Most importantly of all, the Egyptian people have another chance at governance. If all goes according to plan, a new Constitution will be written, new elections held, and a durable governing coalition can be put in place. It didn’t work the first time, but this time it could be different for Egypt.
Lessons have been learned in Egypt. We will see in time if they are adequately applied.
Look, Egypt just had a coup. When tanks roll in, with the implied threat of force, and demand that a democratically elected leader step down (or else), it’s a coup. We can parse words, and call this a democratic uprising, a democratic coup, or whatever—it’s still a coup. Shying away from reality doesn’t change it. And while a coup can be a good thing, it’s by definition acting outside the established political system.
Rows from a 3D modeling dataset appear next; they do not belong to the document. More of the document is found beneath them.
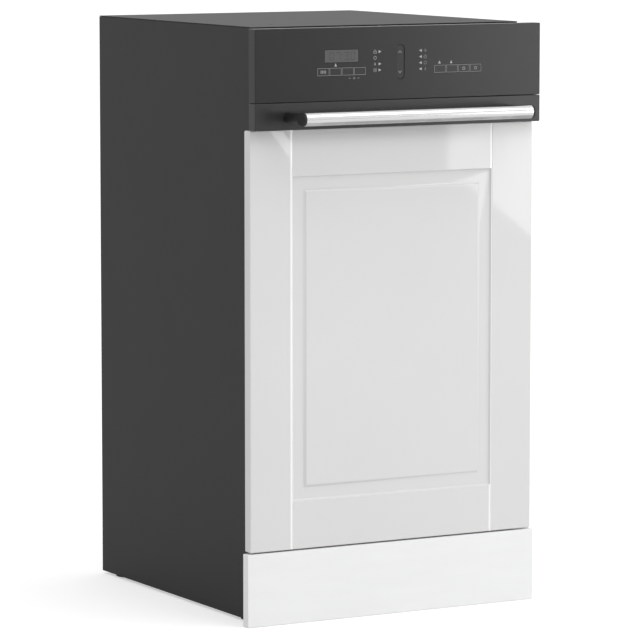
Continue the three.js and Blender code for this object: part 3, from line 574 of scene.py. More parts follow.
def decor_panel():
    """Stiles and rails with a V joint between them, a moulded edge, and a bevelled raised field; the joints'
    faces carry a painted highlight.
    """
    low, high = box("decor_panel")
    panel = piece("decor_front", drawn(plate, "y", low, high, 2.4, 1.8, 4, 4), "white_lacquer", "decor_panel")
    opening = low + Vector((STILE, 0, STILE)), high - Vector((STILE, 0, TOP_RAIL))
    cut_away(panel, drawn(loft, [ring_at(low.y + depth, *opening, inset)
                                 for inset, depth in EDGE_PROFILE + FIELD_PROFILE]))
    # the V joints' cut faces get the lighter lacquer, a painted highlight along the joints
    cut_away(panel, *[
        drawn(prism, "z", [(corner.x + a, low.y + b) for a, b in GROOVE], low.z - 1, high.z + 1)
        for corner in opening
    ], finish="joint_painted_highlight")


def front_shell(name, node, look, *holes):
    """A hollow plastic front with soft outer edges."""
    low, high = box(node)
    made = piece(name, drawn(plate, "y", low, high, 1.1, 0.8, 4, 4), look, node)
    wall = Vector((1, 1, 1)) * FASCIA_WALL
    cut_away(made, drawn(plate, "y", low + wall, high - wall + Vector((0, 2 * FASCIA_WALL, 0))), *holes)


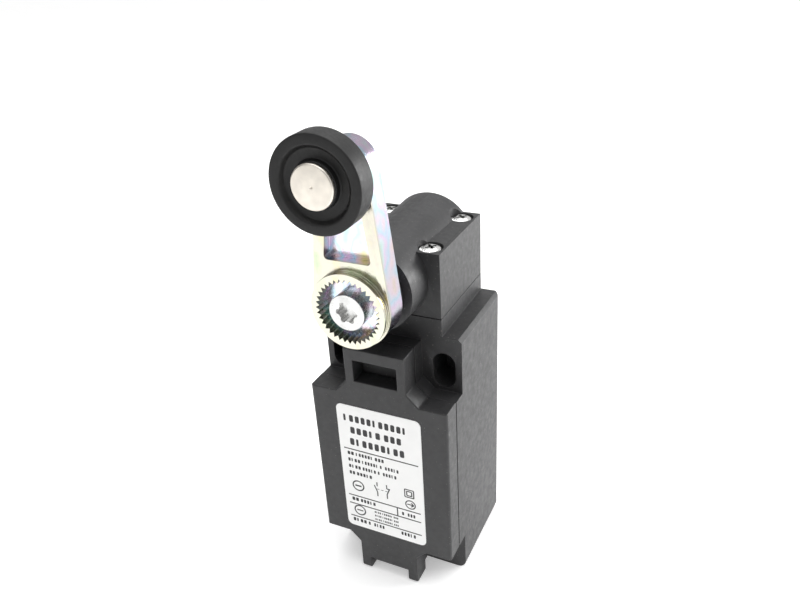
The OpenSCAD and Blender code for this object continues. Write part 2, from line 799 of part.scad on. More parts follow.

The Brotherhood was failing, and it had nobody to blame (other than Israel and America, two omnipresent scapegoats). Now it can construe a new narrative that its opponents were never serious about Democracy. They abandoned their own principles, and stopped democracy in order to save it. Whether the rest of the world sees it that way or not, it will be a potent narrative to whip up the Islamists not just in Egypt, but across the region.
No matter how odious it was for Egyptians to suffer under Brotherhood rule, a precedent has been set. If enough people are angry at their government, they storm the streets, demand new leadership, and expect the military to back them.
Islamist movements across the Middle East are looking at this and taking away one lesson—make sure the military is on your side. The rest is details.
The Islamists aren’t going anywhere. They may step down today, they might even pretend to join an interim government, but many of them are furious at this revocation of their victory at the ballot box.
The Muslim Brotherhood—and the more extreme Salafist Al Nour party—can still count millions of supporters in their ranks. And many of those Islamic hardliners are looking at the coup in Cairo with revulsion and rage.
A brief look at the history of Islamist movements—and the Brotherhood in particular—shows an ability to endure crackdowns, and operate effectively from outside the political mainstream. In fact, organizing in the shadows may be the Islamists most finely honed skill. Clearly, they don’t have a clue when it comes to inclusive governance. Push them into darkness, however, and they thrive.
But the real game changer would be a return to violence for the Islamists.
Nobody knows what comes next if that happens. Drowned out by the cheers and the vuvuzela horns in Tahrir are voices of Islamists gathering in pockets around Cairo, screaming about injustice while they wave homemade weapons in the air.
Even if Tamarod supporters hugely outnumber Islamists, instability and insurgency don’t require a majority. They require dedication.
Nobody questions the Islamists when it comes to that qualification.
Posterity may be kind to this phase of the Egyptian revolution. But before the Arab Spring era, military coups often had a decidedly different connotation in the Middle East. Parallels between Egypt today, for example, and the Algerian military government’s horrifically bloody fight with an Islamist insurgency in the 1990’s should give all onlookers to Egypt a moment of pause.
For all its dysfunction and disappointments so far, the Egyptian revolution is certainly a dynamic affair. It seems pluralism and rule of law Democracy in this ancient country may have received quite a boost today, regardless of the methods involved. Maybe.
Let us all hope for a better future for this pivotal country of 90 million.
But celebrations notwithstanding, this thing in Egypt is far from over.